DATA SECTION:
----------

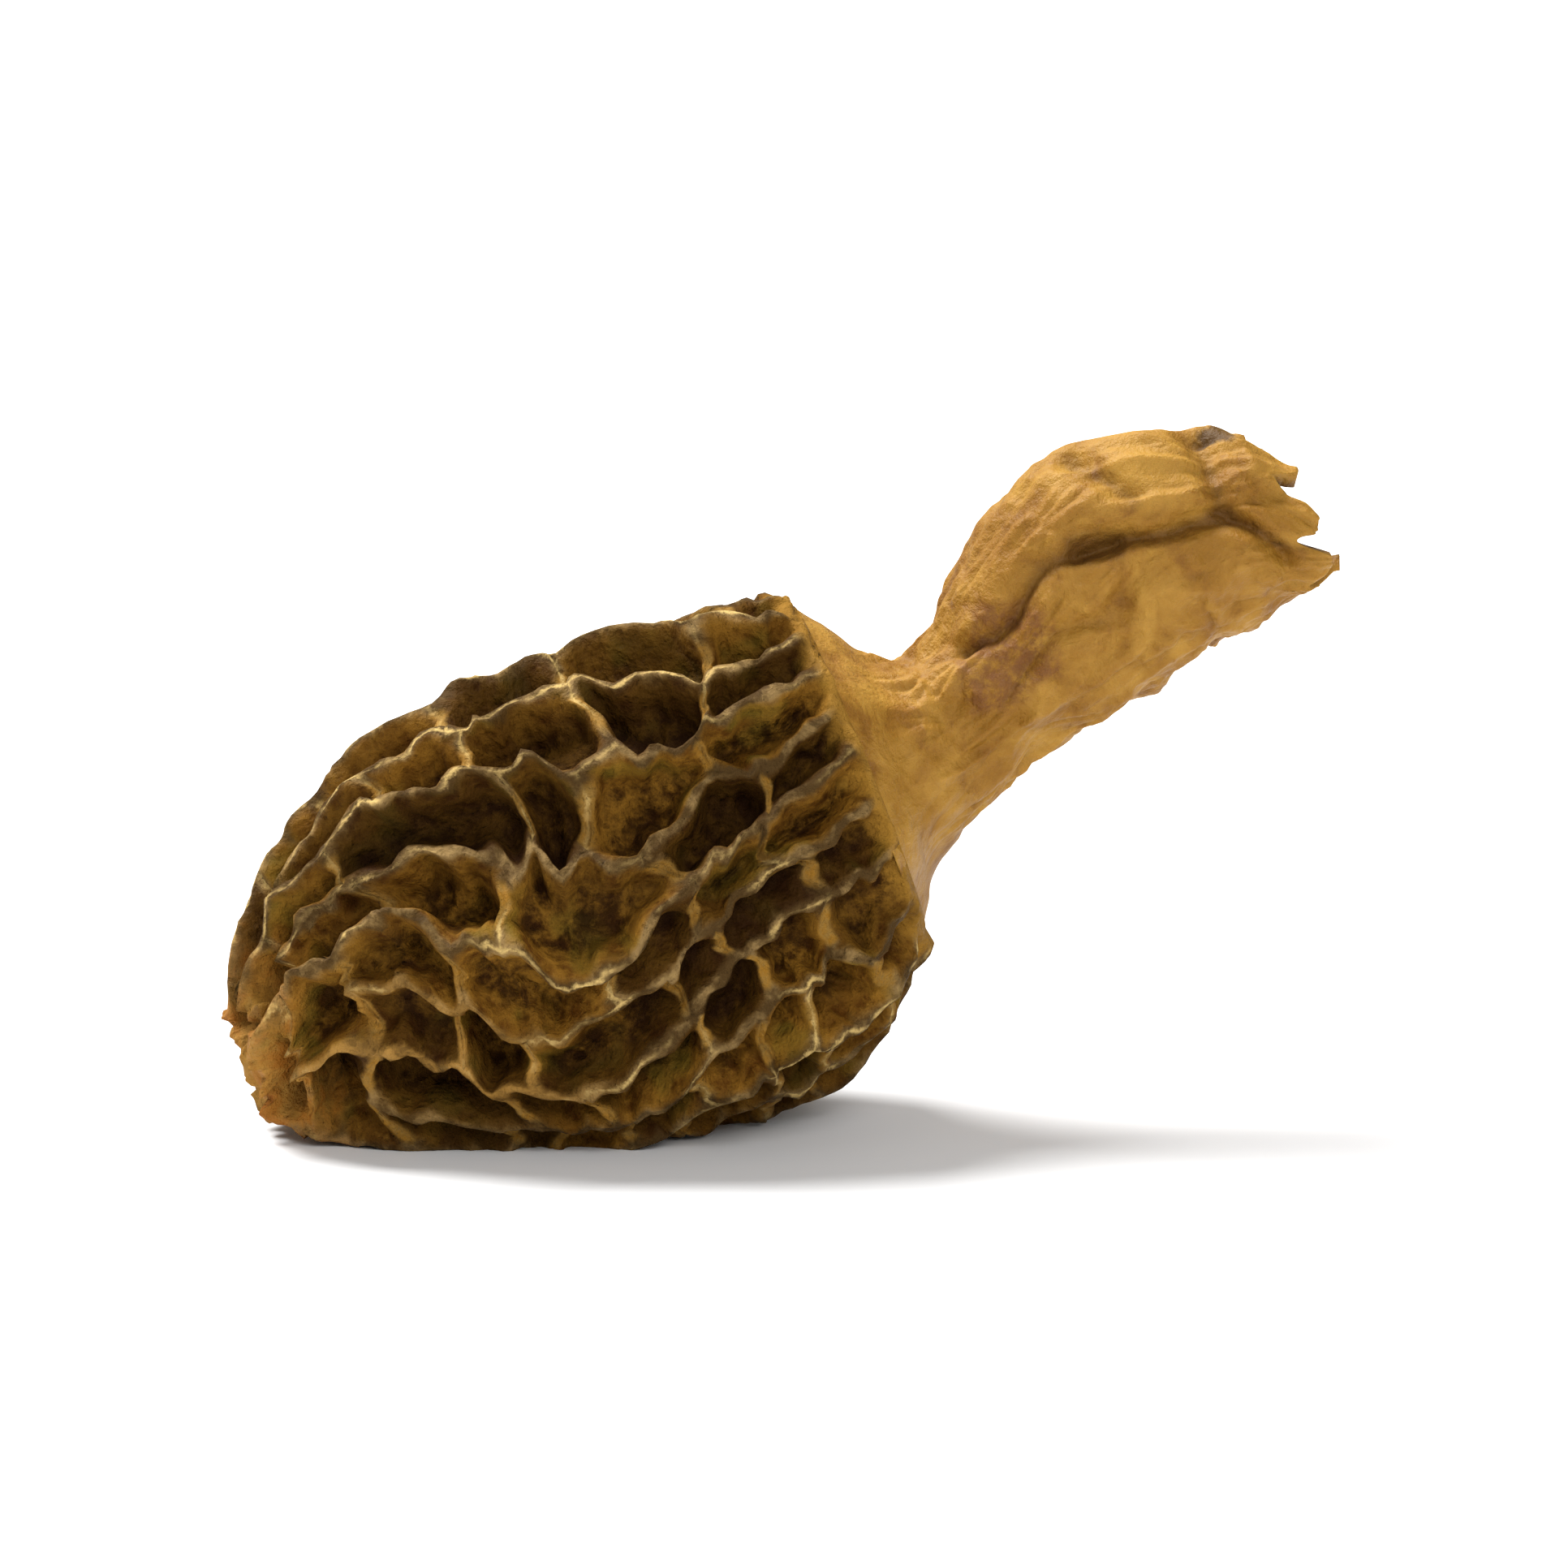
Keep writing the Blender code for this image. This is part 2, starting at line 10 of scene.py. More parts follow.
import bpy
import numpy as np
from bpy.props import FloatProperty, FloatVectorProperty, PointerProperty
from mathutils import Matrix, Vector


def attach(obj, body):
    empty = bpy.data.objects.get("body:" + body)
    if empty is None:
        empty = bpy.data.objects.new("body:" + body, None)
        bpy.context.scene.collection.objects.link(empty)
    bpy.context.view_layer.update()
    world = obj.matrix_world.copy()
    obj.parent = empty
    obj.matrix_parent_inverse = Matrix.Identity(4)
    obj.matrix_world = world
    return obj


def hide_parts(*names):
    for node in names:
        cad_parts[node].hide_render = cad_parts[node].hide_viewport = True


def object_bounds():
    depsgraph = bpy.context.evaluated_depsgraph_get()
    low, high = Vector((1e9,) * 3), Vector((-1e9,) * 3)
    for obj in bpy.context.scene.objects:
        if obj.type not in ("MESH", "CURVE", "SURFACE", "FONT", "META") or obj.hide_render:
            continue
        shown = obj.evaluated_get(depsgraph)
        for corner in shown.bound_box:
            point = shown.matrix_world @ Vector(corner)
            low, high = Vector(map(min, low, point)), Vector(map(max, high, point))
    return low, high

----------

WRITTEN INSTRUCTION: Lines from the one containing "shown = obj.evaluated_get(depsgraph)" through the final line are to be given again verbatim, with nothing before or after.

FINAL RESULT:
        shown = obj.evaluated_get(depsgraph)
        for corner in shown.bound_box:
            point = shown.matrix_world @ Vector(corner)
            low, high = Vector(map(min, low, point)), Vector(map(max, high, point))
    return low, high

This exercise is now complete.